This may have worked out well financially for both Duncan and Cronin (who earned an advance in the millions for The Passage and its film rights), and may have brought both authors wider name recognition, as well as tying them up creatively for the next few years (both are working on trilogies), but it does make me wonder about the career options for mid-list literary novelists. Has the rapidly changing publishing industry altered the career path of authors, whether they like it or not? Are authors under more pressure than in the past, from within or without, to tailor their content in order to be more commercially viable, and is that necessarily a bad thing? Is it still possible to have a career as a literary novelist? If not, how long before we see a Toni Morrison vampire trilogy?

 

In a vibrant Australian publishing landscape, a plethora of book award ceremonies keep literary novels in the spotlight, though commercial success does not necessarily follow. Stephen Romei, literary editor of The Australian, had championed Stephen Daisley’s book, Traitor, several times on his blog A Pair of Ragged Claws prior to its winning the fiction prize in the 2011 Prime Minister’s Literary Awards. Romei was delighted with the result: ‘He collects $80,000 tax free for today’s win. I also hope the publicity will encourage more people to buy his book, which has sold not much at all, even by debut Australian novel standards.’

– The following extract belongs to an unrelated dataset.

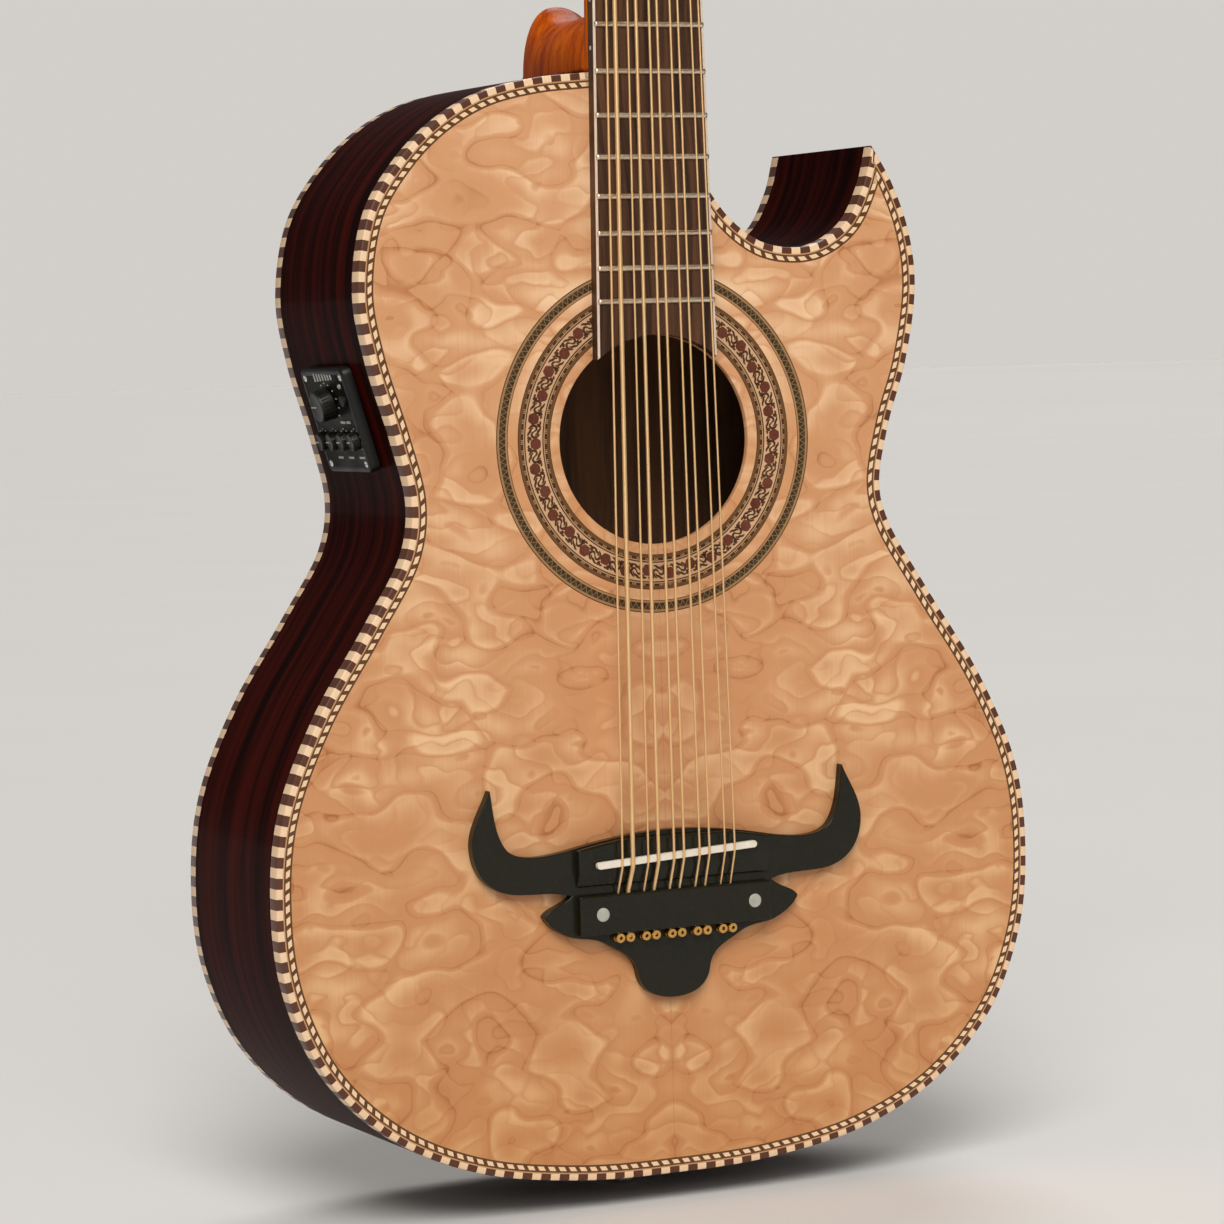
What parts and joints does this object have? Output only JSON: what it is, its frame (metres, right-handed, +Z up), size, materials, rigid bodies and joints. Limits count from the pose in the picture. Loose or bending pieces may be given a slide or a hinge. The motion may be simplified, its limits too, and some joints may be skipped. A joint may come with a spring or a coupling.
{
  "type": "bajo quinto",
  "caption": "Cutaway acoustic-electric bajo quinto: deep guitar-shaped body, paired strings, horned bull-head bridge, mosaic soundhole ring, checkered binding and side preamp.",
  "frame": {"origin": "centre of the outer end of the end pin at the tail, on its axis", "axes": "+Z up the neck from the tail, +X to the treble (cutaway) side, soundboard faces -Y"},
  "size_m": [0.3576, 0.1209, 0.9914],
  "materials": {
    "quilted_top": "clear gloss lacquer over quilted maple",
    "mosaic": "inlaid wood mosaic under gloss lacquer",
    "dark_gloss_wood": "very dark red-brown, high gloss",
    "checker_binding": "cream and dark brown blocks, gloss",
    "inner_wood": "bare sanded wood",
    "mahogany": "orange-brown, gloss",
    "rosewood": "dark brown, satin",
    "ebony": "black, satin",
    "bone": "polished cream",
    "nickel": "polished",
    "bronze": "wound strings",
    "black_plastic": "fine satin"
  },
  "bodies": {
    "instrument": {"neck_block": "inner_wood", "tail_block": "inner_wood", "front_lining": "inner_wood", "back_lining": "inner_wood", "sides": "dark_gloss_wood", "front_binding": "checker_binding", "back_binding": "checker_binding", "soundboard": "quilted_top", "rosette": "mosaic", "back_plate": "dark_gloss_wood", "top_brace_above_hole": "inner_wood", "top_brace_below_hole": "inner_wood", "back_brace_upper": "inner_wood", "back_brace_lower": "inner_wood", "end_pin_jack": "nickel", "neck": "mahogany", "fingerboard": "rosewood", "frets": "nickel", "nut": "bone", "bridge": "ebony", "saddle": "bone", "tuner_plate_bass": "nickel", "tuner_plate_treble": "nickel", "string_1": "bronze", "string_2": "bronze", "string_3": "bronze", "string_4": "bronze", "string_5": "bronze", "string_6": "bronze", "string_7": "bronze", "string_8": "bronze", "string_9": "bronze", "string_10": "bronze", "preamp_panel": "black_plastic"},
    "tuning_key_bass_1": {"tuning_key_bass_1": "nickel"},
    "string_post_bass_1": {"string_post_bass_1": "nickel"},
    "tuning_key_bass_2": {"tuning_key_bass_2": "nickel"},
    "string_post_bass_2": {"string_post_bass_2": "nickel"},
    "tuning_key_bass_3": {"tuning_key_bass_3": "nickel"},
    "string_post_bass_3": {"string_post_bass_3": "nickel"},
    "tuning_key_bass_4": {"tuning_key_bass_4": "nickel"},
    "string_post_bass_4": {"string_post_bass_4": "nickel"},
    "tuning_key_bass_5": {"tuning_key_bass_5": "nickel"},
    "string_post_bass_5": {"string_post_bass_5": "nickel"},
    "tuning_key_treble_1": {"tuning_key_treble_1": "nickel"},
    "string_post_treble_1": {"string_post_treble_1": "nickel"},
    "tuning_key_treble_2": {"tuning_key_treble_2": "nickel"},
    "string_post_treble_2": {"string_post_treble_2": "nickel"},
    "tuning_key_treble_3": {"tuning_key_treble_3": "nickel"},
    "string_post_treble_3": {"string_post_treble_3": "nickel"},
    "tuning_key_treble_4": {"tuning_key_treble_4": "nickel"},
    "string_post_treble_4": {"string_post_treble_4": "nickel"},
    "tuning_key_treble_5": {"tuning_key_treble_5": "nickel"},
    "string_post_treble_5": {"string_post_treble_5": "nickel"},
    "volume_knob": {"volume_knob": "black_plastic"},
    "treble_knob": {"treble_knob": "black_plastic"},
    "middle_knob": {"middle_knob": "black_plastic"},
    "bass_knob": {"bass_knob": "black_plastic"},
    "presence_knob": {"presence_knob": "black_plastic"},
    "tuner_button": {"tuner_button": "black_plastic"}
  },
  "joints": [
    {"name": "bass_key_1_turn", "type": "hinge", "parent": "instrument", "child": "tuning_key_bass_1", "pos_m": [0, -0.02611, 0.85103], "axis": [1, 0, 0], "continuous": true},
    {"name": "bass_post_1_turn", "type": "hinge", "parent": "instrument", "child": "string_post_bass_1", "pos_m": [-0.024, -0.047, 0.84723], "axis": [0, 0.9744, -0.225], "continuous": true},
    {"name": "bass_key_2_turn", "type": "hinge", "parent": "instrument", "child": "tuning_key_bass_2", "pos_m": [0, -0.01959, 0.87929], "axis": [1, 0, 0], "continuous": true},
    {"name": "bass_post_2_turn", "type": "hinge", "parent": "instrument", "child": "string_post_bass_2", "pos_m": [-0.024, -0.04048, 0.87549], "axis": [0, 0.9744, -0.225], "continuous": true},
    {"name": "bass_key_3_turn", "type": "hinge", "parent": "instrument", "child": "tuning_key_bass_3", "pos_m": [0, -0.01307, 0.90754], "axis": [1, 0, 0], "continuous": true},
    {"name": "bass_post_3_turn", "type": "hinge", "parent": "instrument", "child": "string_post_bass_3", "pos_m": [-0.024, -0.03395, 0.90375], "axis": [0, 0.9744, -0.225], "continuous": true},
    {"name": "bass_key_4_turn", "type": "hinge", "parent": "instrument", "child": "tuning_key_bass_4", "pos_m": [0, -0.00654, 0.9358], "axis": [1, 0, 0], "continuous": true},
    {"name": "bass_post_4_turn", "type": "hinge", "parent": "instrument", "child": "string_post_bass_4", "pos_m": [-0.024, -0.02743, 0.932], "axis": [0, 0.9744, -0.225], "continuous": true},
    {"name": "bass_key_5_turn", "type": "hinge", "parent": "instrument", "child": "tuning_key_bass_5", "pos_m": [0, -0.00002, 0.96406], "axis": [1, 0, 0], "continuous": true},
    {"name": "bass_post_5_turn", "type": "hinge", "parent": "instrument", "child": "string_post_bass_5", "pos_m": [-0.024, -0.02091, 0.96026], "axis": [0, 0.9744, -0.225], "continuous": true},
    {"name": "treble_key_1_turn", "type": "hinge", "parent": "instrument", "child": "tuning_key_treble_1", "pos_m": [0, -0.02611, 0.85103], "axis": [1, 0, 0], "continuous": true},
    {"name": "treble_post_1_turn", "type": "hinge", "parent": "instrument", "child": "string_post_treble_1", "pos_m": [0.024, -0.047, 0.84723], "axis": [0, 0.9744, -0.225], "continuous": true},
    {"name": "treble_key_2_turn", "type": "hinge", "parent": "instrument", "child": "tuning_key_treble_2", "pos_m": [0, -0.01959, 0.87929], "axis": [1, 0, 0], "continuous": true},
    {"name": "treble_post_2_turn", "type": "hinge", "parent": "instrument", "child": "string_post_treble_2", "pos_m": [0.024, -0.04048, 0.87549], "axis": [0, 0.9744, -0.225], "continuous": true},
    {"name": "treble_key_3_turn", "type": "hinge", "parent": "instrument", "child": "tuning_key_treble_3", "pos_m": [0, -0.01307, 0.90754], "axis": [1, 0, 0], "continuous": true},
    {"name": "treble_post_3_turn", "type": "hinge", "parent": "instrument", "child": "string_post_treble_3", "pos_m": [0.024, -0.03395, 0.90375], "axis": [0, 0.9744, -0.225], "continuous": true},
    {"name": "treble_key_4_turn", "type": "hinge", "parent": "instrument", "child": "tuning_key_treble_4", "pos_m": [0, -0.00654, 0.9358], "axis": [1, 0, 0], "continuous": true},
    {"name": "treble_post_4_turn", "type": "hinge", "parent": "instrument", "child": "string_post_treble_4", "pos_m": [0.024, -0.02743, 0.932], "axis": [0, 0.9744, -0.225], "continuous": true},
    {"name": "treble_key_5_turn", "type": "hinge", "parent": "instrument", "child": "tuning_key_treble_5", "pos_m": [0, -0.00002, 0.96406], "axis": [1, 0, 0], "continuous": true},
    {"name": "treble_post_5_turn", "type": "hinge", "parent": "instrument", "child": "string_post_treble_5", "pos_m": [0.024, -0.02091, 0.96026], "axis": [0, 0.9744, -0.225], "continuous": true},
    {"name": "volume_knob_turn", "type": "hinge", "parent": "instrument", "child": "volume_knob", "pos_m": [-0.13007, -0.00845, 0.34706], "axis": [-0.959, 0, -0.2833], "range_deg": [-150, 150]},
    {"name": "treble_knob_turn", "type": "hinge", "parent": "instrument", "child": "treble_knob", "pos_m": [-0.12539, -0.02605, 0.33123], "axis": [-0.959, 0, -0.2833], "range_deg": [-140, 140]},
    {"name": "middle_knob_turn", "type": "hinge", "parent": "instrument", "child": "middle_knob", "pos_m": [-0.12539, -0.01435, 0.33123], "axis": [-0.959, 0, -0.2833], "range_deg": [-140, 140]},
    {"name": "bass_knob_turn", "type": "hinge", "parent": "instrument", "child": "bass_knob", "pos_m": [-0.12539, -0.00265, 0.33123], "axis": [-0.959, 0, -0.2833], "range_deg": [-140, 140]},
    {"name": "presence_knob_turn", "type": "hinge", "parent": "instrument", "child": "presence_knob", "pos_m": [-0.12539, 0.00905, 0.33123], "axis": [-0.959, 0, -0.2833], "range_deg": [-140, 140]},
    {"name": "tuner_button_press", "type": "slide", "parent": "instrument", "child": "tuner_button", "axis": [0.959, 0, 0.2833], "range_m": [0, 0.001], "stiffness_N_per_m": 200}
  ],
  "couplings": [
    {"joint": "bass_post_1_turn", "follows": "bass_key_1_turn", "ratio": 0.066667},
    {"joint": "bass_post_2_turn", "follows": "bass_key_2_turn", "ratio": 0.066667},
    {"joint": "bass_post_3_turn", "follows": "bass_key_3_turn", "ratio": 0.066667},
    {"joint": "bass_post_4_turn", "follows": "bass_key_4_turn", "ratio": 0.066667},
    {"joint": "bass_post_5_turn", "follows": "bass_key_5_turn", "ratio": 0.066667},
    {"joint": "treble_post_1_turn", "follows": "treble_key_1_turn", "ratio": -0.066667},
    {"joint": "treble_post_2_turn", "follows": "treble_key_2_turn", "ratio": -0.066667},
    {"joint": "treble_post_3_turn", "follows": "treble_key_3_turn", "ratio": -0.066667},
    {"joint": "treble_post_4_turn", "follows": "treble_key_4_turn", "ratio": -0.066667},
    {"joint": "treble_post_5_turn", "follows": "treble_key_5_turn", "ratio": -0.066667}
  ]
}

It is rare for an Australian literary novel to find the sort of commercial success that Duncan and Cronin have tapped into by lending their literary chops to more commercially popular subjects. Despite the evident merits of Daisley’s novel, there are a limited number of readers in Australia willing to invest time and money in stepping outside of their popular fiction comfort zone.

This may not always have been the case. Writers such as Peter Carey have won Man Booker Prizes with nary a lycanthrope in sight. Surprisingly, when I approached Carey for his thoughts on the matter, he initially felt he was too old to address the issue of literary career viability.

I grew up in a time when I never, not for a second, expected to make a living from writing literary fiction. And while I desperately wished to be published in the UK and USA the odds seemed very long indeed.Yet, by the late 1980s and 1990s the world had changed, forever so it seemed. Australian writers were being read and praised the world over. Midnight’s Children was a best seller. Andrew Wiley made a huge deal for Martin Amis and it seemed literary writers could give up their second jobs. Now it’s 2011 and there is, you tell me, an agent advising a literary writer he has to be more commercial. It’s easy enough to imagine a writer feeling that he or she had no choice but to follow that advice. After ten or twenty years of full-time writing, what the hell else can the writer do? But how in the hell do you be more commercial? Does anybody know?

Since 1974, when I first published, my only successes have come from the most unlikely ideas. A gambling tortured clergyman and the heiress of a glass factory? Really? You think that’s sexy? They’re going to float a glass church down a river? We’ll call you back. And then you wish to write about an Australian bushranger and you think they’ll want to read that in Bentdick, Mississippi? Oh, and you’re going to leave out all the commas and run the sentences together? Then tell me this – would you rather shoot yourself?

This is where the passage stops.